My younger brother and his two grown sons are hunters.  Yearly they participate in both the bow and rifle hunts for deer and elk.  As is often the case, these past two years their hunt was successful, providing some venison for our freezer.  We have some chops and steak this year, which my life partner will marinate and prepare in some delicious form or other.  One of the late fall/early winter rituals we adhere to.  Others include putting up freezer salsa and corn; putting our extensive gardens to bed; making infused olive oil from the last of our herbs; changing to our heavier quilts and bringing our sweaters, sweatshirts and other winter clothes out from the back of the closet.  

Ah, the sun is finally lighting up the eastern horizon.  Not visible yet above the mountain, but suffusing the sky with a purple gold light, announcing its imminent rise.  Sunshine is precious now, lighting our south-facing windows and warming the house; raising our spirits.  It’ll get more dear as winter progresses.  Knowing the sun is on its way, the birds are rousing themselves, flitting in and out of the bower provided by the trellis, diving for seeds in the feeder and showing some life.   

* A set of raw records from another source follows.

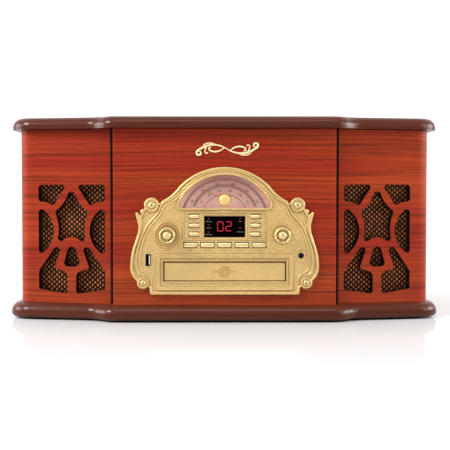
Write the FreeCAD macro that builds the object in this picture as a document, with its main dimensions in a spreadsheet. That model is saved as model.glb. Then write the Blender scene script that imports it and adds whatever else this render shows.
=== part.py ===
"""Table-top radio phonograph console: a wooden cabinet with a hinged lid over a belt-drive
turntable, two speakers behind fretted wings, and a gilt fascia that holds the tuner dial,
display, knobs, buttons and disc tray. Millimetres, +X right, +Y to the back, +Z up, with the
origin under the middle of the overall box."""

import FreeCAD, Part
import math
import os
import re
import sys
import Sketcher
from FreeCAD import Placement, Rotation, Vector

# Driving dimensions, in millimetres and degrees. Names ending in _x, _y and _z are places.
DIMENSIONS = {
    # cabinet
    "base_half_width": 250.0, "base_front_y": -174.0, "base_rear_y": 182.0,
    "foot_drop": 2.0, "foot_radius": 12.0, "foot_x": 200.0, "foot_y": 130.0, "base_top_z": 19.0,
    "base_nose": 11.5, "base_under": 4.5, "lid_nose": 10.5,
    "body_half_width": 237.5, "front_y": -162.0, "rear_y": 174.0, "rim_z": 218.0,
    "wall": 12.0, "rear_wall": 9.0, "body_corner": 16.0, "moulding_corner": 28.0,
    "centre_half_width": 126.0, "tab_width": 16.0, "wing_angle": 10.5,
    "curve_start_x": 122.0, "curve_radius": 24.1, "curve_turn": 52.7,
    "fret_centre": 50.7, "fret_z": 92.8, "fret_rebate": 3.0, "seam_wide": 3.2,
    "seam_deep": 4.0,
    # lid
    "lid_half_width": 247.5, "lid_front_y": -172.5, "lid_gap": 0.6, "lid_thick": 13.4,
    "lid_border": 34.0, "lid_panel_thick": 4.0, "lid_panel_drop": 0.6,
    # hinges and stay
    "hinge_x": 150.0, "hinge_y": 177.0, "hinge_z": 218.3, "knuckle": 3.0, "hinge_half": 20.0,
    "hinge_mid": 7.0, "hinge_pin": 1.4, "leaf": 1.2,
    "stay_length": 105.0, "stay_arm_x": 218.4, "stay_drop_angle": 4.9, "stay_track_angle": 6.5,
    # turntable
    "deck_z": 172.0, "deck_thick": 3.0, "cup_floor_z": 160.0, "cup_radius": 149.0, "cup_wall": 2.5,
    "platter_x": -66.0, "platter_y": 7.0, "platter_radius": 145.0, "platter_top_z": 175.0,
    "platter_rim_z": 163.0, "platter_web": 3.5, "drive_ring": 95.0, "mat_radius": 143.0,
    "mat_thick": 3.0, "shaft_seat": 4.0, "spindle_radius": 3.55, "spindle_top_z": 188.0,
    "motor_dx": -79.2, "motor_dy": 79.2, "motor_radius": 17.0, "pulley_radius": 6.0,
    # tonearm
    "arm_x": 120.0, "arm_y": 107.0, "arm_z": 188.0, "arm_radius": 3.5, "arm_reach": 224.0,
    "arm_base_radius": 22.0, "arm_base_top_z": 176.0, "rest_reach": 125.0,
    "lift_radius": 36.0, "cue_x": 145.0, "cue_y": 95.0, "cue_z": 182.0, "cue_length": 27.0,
    "speed_x": 157.0, "speed_y": -82.0, "speed_travel": 16.0,
    # fascia
    "fascia_thick": 3.0, "boss_x": 82.2, "boss_z": 131.9, "boss_radius": 8.6,
    "low_boss_x": 92.0, "low_boss_z": 44.2, "low_boss_radius": 7.0,
    "dial_z": 108.4, "dial_radius": 57.6, "hub_z": 137.5, "hub_radius": 7.4,
    "needle_length": 24.0, "needle_angle": 153.0,
    "knob_x": 64.3, "knob_z": 98.3, "knob_radius": 9.3, "knob_face_y": -182.0,
    "display_half_width": 23.1, "display_low_z": 95.7, "display_high": 24.0,
    "side_key_x": 34.6, "side_key_z": 109.2, "side_key_pitch": 10.0, "side_key_wide": 10.8,
    "side_key_high": 5.0, "row_key_z": 86.9, "row_key_pitch": 19.45, "row_key_wide": 15.0,
    "row_key_high": 6.0, "key_gap": 0.35, "key_proud": 4.4, "key_travel": 1.0, "switch_high": 2.6,
    "usb_x": -86.0, "usb_z": 70.0, "jack_x": 86.1, "jack_z": 75.0, "jack_bore": 1.8,
    "badge_x": 3.0, "badge_z": 195.0, "badge_wire": 0.8,
    # dial drive
    "drum_radius": 24.0, "shaft_radius": 3.0, "cord_y": -153.5, "board_y": -150.0,
    # disc player
    "slot_half_width": 69.2, "slot_low_z": 46.1, "slot_high": 22.3, "tray_half_width": 63.0,
    "tray_low_z": 50.0, "tray_thick": 6.0, "tray_rear_y": -13.0, "disc_y": -99.5,
    "disc_radius": 60.6, "gear_x": 46.5, "gear_y": -148.0, "gear_pitch": 10.0, "gear_teeth": 20.0,
}
SHEET = "Dims"

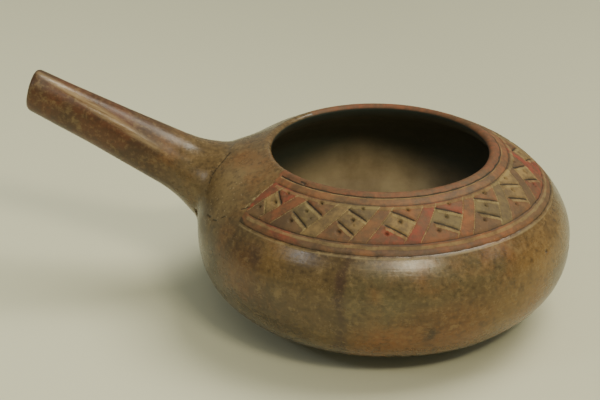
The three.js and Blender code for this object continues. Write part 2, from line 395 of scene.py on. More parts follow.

In our dotage, my mate and I find what used to be small pleasures, like observing the birds, have taken on much larger roles in our lives.  We have the time now to spend leisurely hours sitting quietly and watching.  Watching leaves fall, kids push home from school against the wind, cats crouch hopefully below the bird feeders and clouds drift across the sky.  Such luxury we’ve afforded ourselves.